All throughout religious history saints from the Catholic Church were known for their piety and adherence to self-mortification and asceticism through fasting, flagellation, and sleeping on wooden boards. These humbling practices were reported by many of the revered giants of the faith including St. Thomas Aquinas, St. Theresa, and St. Francis. It was St Francis of Assisi who said, “Humiliation is the way to humility and without humility, nothing is pleasing to God.” (“Masochism as a Spiritual Path” http://www.waningmoon.com/darkpagan/lib/lib0025.shtml). This was also held by eastern mystics as well. Even the Buddha went through a period of renunciation whereas he began his spiritual journey by leaving all comforts behind in search of enlightenment or spiritual bliss. In some cases, the early ascetics even gave up food, eating only a few grains of rice a day in order to arrive at spiritual oneness.
The theme of sacrifice along with a voluntary abstinence from pleasure or comfort have been prevalent in almost every eastern and western religious and spiritual path since the beginning of time. It has always been thought that the most austere seekers had the greatest chance of gaining enlightenment in this way by currying favor with God. The idea of mortification /sacrifice in one’s daily life brings to mind the sect of the Roman Catholic Church, the Opus Dei, which was made famous in the movie “The DaVinci Code,” where a follower, Silas, is seen wearing a metal cilice and flogging himself bloody. Followers of Opus Dei believe in serving God fully and sanctifying one’s life wholly through daily work in the every-day of ordinary life. This devotion to God also included consistent, daily mortification of the flesh:
According to the Catechism of the Catholic Church, “[t]he way of perfection passes by way of the Cross. There is no holiness without renunciation and spiritual battle.
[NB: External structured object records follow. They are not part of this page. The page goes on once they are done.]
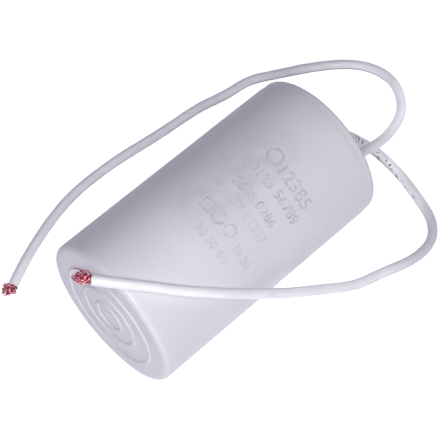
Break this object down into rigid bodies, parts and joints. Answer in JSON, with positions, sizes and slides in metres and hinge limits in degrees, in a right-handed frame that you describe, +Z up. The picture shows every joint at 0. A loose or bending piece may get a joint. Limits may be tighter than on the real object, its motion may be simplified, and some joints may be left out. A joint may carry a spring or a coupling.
{
  "type": "motor run capacitor",
  "caption": "Round plastic-cased motor run capacitor lying on its side, with a ring-ribbed base, a resin-filled open end and stripped insulated leads.",
  "frame": {"origin": "on the bench, under the middle of the case, leads left out", "axes": "+X along the case from the ribbed base to the open lead end, +Z up, +Y to the side that lead A lies on"},
  "size_m": [0.1203, 0.0777, 0.0437],
  "materials": {
    "moulded_case": "satin moulded polypropylene, pale lavender grey",
    "cast_resin": "cast potting resin, off-white, glossy",
    "film_roll": "wound metallised film",
    "core_tube": "extruded tube",
    "wrap_film": "clear film wrapped in many turns",
    "sprayed_zinc": "flame-sprayed zinc, matt and grainy",
    "lead_insulation": "extruded PVC insulation, satin white",
    "copper_strand": "bare copper strands",
    "tinned_conductor": "tinned copper conductor",
    "solder": "flowed solder, bright"
  },
  "bodies": {
    "root": {"case": "moulded_case", "potting": "cast_resin", "winding": "film_roll", "winding_core": "core_tube", "winding_wrap": "wrap_film", "end_spray_lead_side": "sprayed_zinc", "end_spray_base_side": "sprayed_zinc", "lead_a": "lead_insulation", "lead_b": "lead_insulation", "lead_a_strands": "copper_strand", "lead_b_strands": "copper_strand", "lead_a_tail": "tinned_conductor", "lead_b_tail": "tinned_conductor", "solder_a": "solder", "solder_b": "solder"}
  },
  "joints": []
}
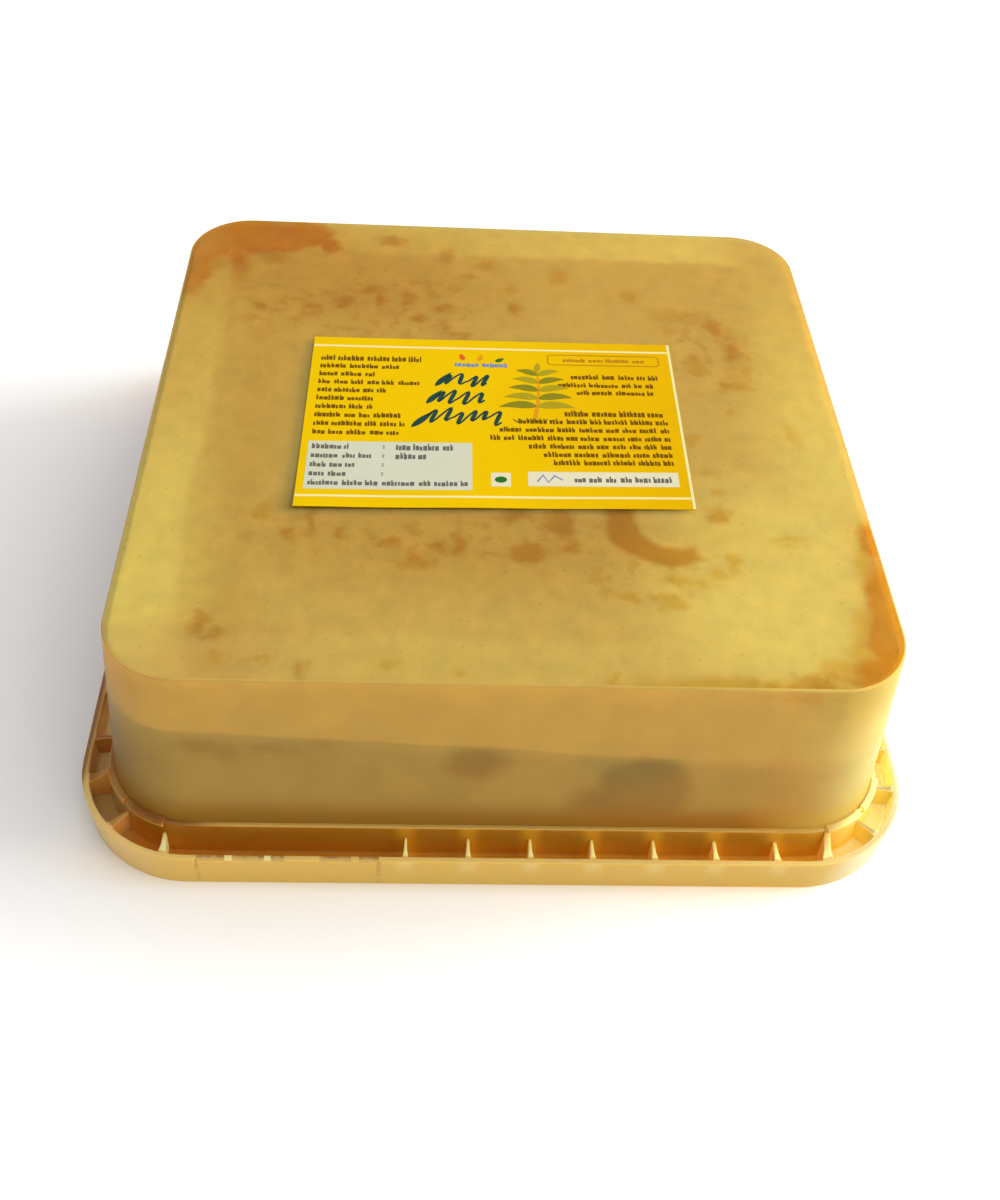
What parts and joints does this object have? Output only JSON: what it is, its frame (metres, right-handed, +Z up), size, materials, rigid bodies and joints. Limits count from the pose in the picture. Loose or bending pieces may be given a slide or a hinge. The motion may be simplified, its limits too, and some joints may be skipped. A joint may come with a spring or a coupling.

Spiritual progress entails the ascesis and mortification that gradually lead to living in the peace and joy of the Beatitudes: ‘He who climbs never stops going from beginning to beginning, through beginnings that have no end. He never stops desiring what he already knows.’”. The purpose of mortification is to train “the soul to virtuous and holy living” (The Catholic Encyclopedia, article on Mortification). It achieves this through conforming ones passions to reason and faith. According to the Catholic Encyclopedia, internal mortification, such as the struggle against pride and self-love, is essential, but external mortification, such as fasting can also be good if they conform with a spirit of internal mortification.
In this way, sananga might be construed as a form of asceticism which, through the use of pain, draws those into greater connection with God. I believe it was having this knowledge buried somewhere in my subconscious that guided my sananga journey. In some way, I was welcoming the pain and discomfort with the hope of gaining greater spiritual insights and blessings. This practice showed me how sacrificing my comfort in order to deepen the connection between myself and God has been a driving impulse in my life.
Now, when reflecting on my call to do the seven-day sananga challenge, I am keenly connected with the goal of deepening my spiritual connection with the divine. Since I am not a hunter, I do not need keen night vision for hunting. Nor do I have glaucoma that needs to be healed. However, perhaps like you, I have a whole lot of inner panema that needs to be cleared. So, on my journey I go, to embrace the pain and sting in my eyes hoping I will come out on the other side a more grounded, devoted and humble being, hoping the sananga will burn away any hubris that has been holding me back and clouding my vision.